I agree with your mom.
Don't deny your natural way of dealing with this. It will only make it easier to take on the next pregnancy bravely, which, based on what I have been reading, will happen and will most likely be a full term healthy pregnancy. That statistically, women who have one miscarriage, if they fall pregnant within six months after miscarriage are most likely to have their healthy babies.
All we have to do from now on is take care of ourselves, maintain healthy lifestyles by eating well and staying away from alcohol, cigarettes and in my case, sugar, and maintain a healthy body weight and keep trying.
Sound like a hell of a lot?
My biggest challenge will be eliminating refined sugars.

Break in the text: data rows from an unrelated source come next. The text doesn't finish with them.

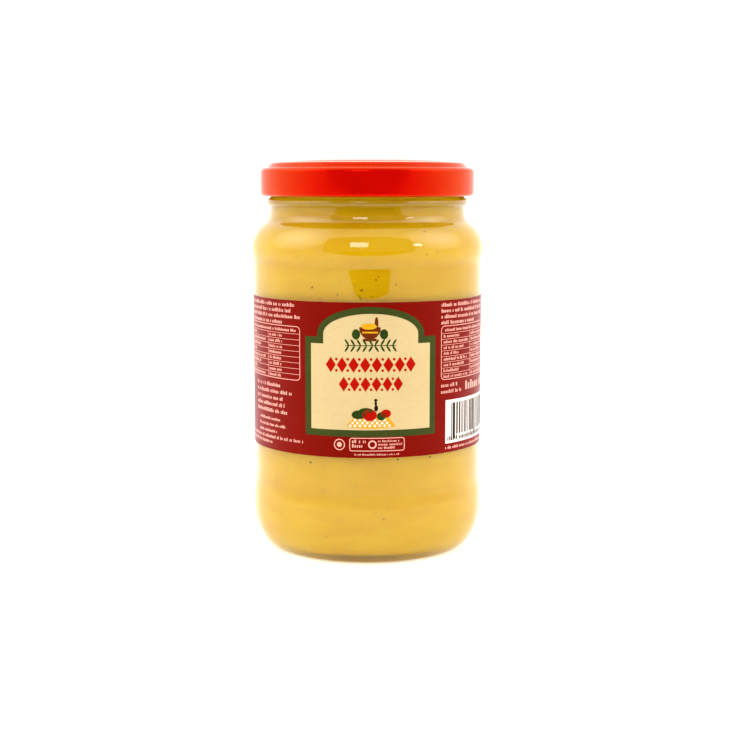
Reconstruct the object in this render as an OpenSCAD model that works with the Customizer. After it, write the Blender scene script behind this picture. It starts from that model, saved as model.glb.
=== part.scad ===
// A full glass mustard jar with a red twist-off cap and a wrap-round paper label.
// It stands on its foot ring at z = 0, with its axis on Z and the label's front towards -Y.

/* [Glass jar] */
// Height of the glass, from the table to the top of its rim
glass_h = 119.4; // [95:0.1:150]
// Widest diameter, at the two bands where jars rub together
jar_d = 72.4; // [69:0.1:88]
// Depth of the recess that keeps the label clear of those bands
recess = 0.6; // [0.2:0.1:1.2]
// Height of the upper band, where the glass is at its widest
band_h = 0.5; // [0.5:0.1:4]
// Height over which the upper band blends into the label recess
blend_h = 4; // [3:0.5:10]
// Height of the lower band
low_band_h = 2.2; // [0.5:0.1:4]
// Height over which the lower band blends into the recess
low_blend_h = 6; // [3:0.5:10]
// Thickness of the side wall
wall = 2.3; // [1.5:0.1:3]
// Thickness of the base above the foot ring
base_t = 4; // [3.5:0.1:7]
// Height of the curved heel
heel_h = 14.5; // [10:0.5:20]
// How far the heel draws in to the foot ring
heel_w = 7.8; // [5:0.1:12]
// Width of the flat foot ring
foot_w = 2; // [1:0.1:4]
// Rise of the hollow under the base
push_up = 2.8; // [1:0.1:3.4]
// Rise of the floor inside the jar at its middle
floor_rise = 1.4; // [0:0.1:2]
// Height of the inner curve between the floor and the wall
inner_heel_h = 10; // [6:0.5:14]
// Width of that inner curve
inner_heel_w = 8; // [5:0.5:12]
// Radius of the round shoulder
shoulder_r = 10; // [6:0.5:14]

/* [Neck and rim] */
// Outer diameter of the finish, the part that the cap goes over
finish_d = 59.8; // [48:0.1:64]
// How much wider the neck is than the finish, on each side
neck_step = 0.5; // [0:0.1:1.5]
// Radius of the hollow curve from the shoulder into the neck
neck_fillet = 3.5; // [2:0.5:6]
// Height of the straight neck, from that curve up to the middle of the bead
neck_h = 3.4; // [1.5:0.1:6]
// Height from the middle of the bead to the top of the rim
finish_h = 11.6; // [9:0.1:16]
// How far the bead stands out from the neck
bead_out = 1; // [0.5:0.1:2]
// Height of the bead
bead_h = 2.5; // [1:0.1:2.8]
// Thickness of the glass at the finish
finish_t = 3; // [3:0.1:4]
// Radius of the rim's two rounded edges
rim_r = 1.4; // [0.5:0.1:1.4]

/* [Mustard] */
// Depth from the rim down to the top of the mustard
headspace = 4.5; // [3:0.1:4.6]

/* [Cap] */
// Thickness of the cap's lacquered steel sheet
cap_t = 0.4; // [0.2:0.05:0.5]
// Gap between the finish and the inside of the cap's skirt
cap_gap = 2.9; // [2.5:0.1:3.5]
// Gap between the rim and the cap that sits on it
seat_gap = 0.05; // [0:0.05:0.3]
// Height of the cap, from the curl to the top of the ring
cap_h = 10.2; // [8.5:0.1:10.4]
// Height of the ring above the ledge round it
ring_h = 1.6; // [0.8:0.1:1.9]
// How far the ring's foot stands outside the finish
ring_over = 1.7; // [1.2:0.1:1.9]
// Width over which the ring's side slopes down to the ledge
ring_side = 2.1; // [1.9:0.1:2.6]
// How far the ring's flat top reaches inwards over the rim's inner round edge
ring_lead = 0.9; // [0.6:0.1:1]
// Radius of the round edge between the ledge and the skirt
edge_r = 1.2; // [0.5:0.1:1.2]
// Radius of the curl at the skirt's lower edge
curl_r = 1; // [0.7:0.1:1.2]
// Rise of the domed middle panel above the ring
crown_h = 1.4; // [0.3:0.1:3]
// Diameter of the raised button in the middle of the panel
button_d = 46; // [15:0.5:48]
// Height of that button's step
button_h = 0.15; // [0.05:0.05:0.4]
// Width over which the panel rises to the button
button_blend = 0.6; // [0.4:0.1:3]

/* [Label] */
// Thickness of the paper
label_t = 0.12; // [0.08:0.01:0.3]
// Thickness of the glue between the glass and the paper
glue_t = 0.02; // [0:0.01:0.1]
// Height from the lower end of the recess to the label's lower edge
label_low = 10.7; // [2:0.1:20]
// Height from the label's upper edge to the upper end of the recess
label_top = 9.5; // [2:0.1:20]
// Bare strip between the label's two ends, at the back
label_gap = 9; // [3:0.5:40]

/* [Hidden] */
$fn = 128;

jar_r = jar_d / 2;
recess_r = jar_r - recess;
foot_out_r = jar_r - heel_w;
foot_in_r = foot_out_r - foot_w;
finish_r = finish_d / 2;
bore_r = finish_r - finish_t;
neck_r = finish_r + neck_step;

// Heights of the features, from the two ends of the glass
recess_z0 = heel_h + low_band_h + low_blend_h;
bead_z = glass_h - finish_h;
neck_z = bead_z - neck_h;
// The shoulder's arc and the neck's hollow arc touch, so their centres are the two radii apart
arc_gap_x = neck_r + neck_fillet - (jar_r - shoulder_r);
arc_gap_z = sqrt(pow(shoulder_r + neck_fillet, 2) - pow(arc_gap_x, 2));
arc_turn = atan2(arc_gap_z, arc_gap_x);
shoulder_z = neck_z - arc_gap_z;
recess_z1 = shoulder_z - band_h - blend_h;
fill_z = glass_h - headspace;

cap_top = glass_h + seat_gap + cap_t;
cap_bottom = cap_top - cap_h;
skirt_r = finish_r + cap_gap + cap_t;
ledge_z = cap_top - ring_h;
ring_foot_r = finish_r + ring_over;
ring_in_r = bore_r + rim_r - ring_lead;
button_r = button_d / 2;

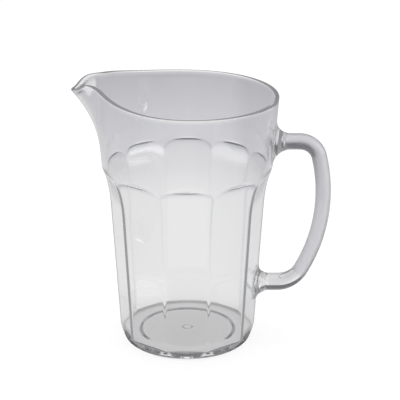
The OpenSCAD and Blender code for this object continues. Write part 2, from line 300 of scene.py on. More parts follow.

No one says I have to, I just have a sweet tooth and during my first pregnancy I had to watch what I ate because lefty was a big baby and docs worried I would develop gestational diabetes.
Gotta run. He woke up.
 
Fx you get the results you want.

I've had my scan, no change, so I'm going for an ERPC tomorrow morning. It's basically the same as a D&C but after a pregnancy they call it an ERPC. I've had some spotting so I was panicking that I would have to go through it naturally. It's stopped now so hopefully I can have the operation tomorrow and finally see an end to all this. We are thinking we'll wait for af to arrive in a few weeks then start TTC again. But we will see how we feel when the time comes. We feel like we have lost a baby that we really wanted and it's going to take time to comes to terms with that. And we will naturally be a bit more anxious next time around.
 
:hugs:
Hang in there...
I didn't know that if you bleed you can't have a d&c.
My results were 482.
That means beta levels went down so wait to go through this naturally.
I don't mind as long as I am not in pain.
I feel a lot better mentally.

Good luck tomorrow morning.
:hugs:
 
May I ask why the doctor said miscarriage? What were your symptoms other than low numbers?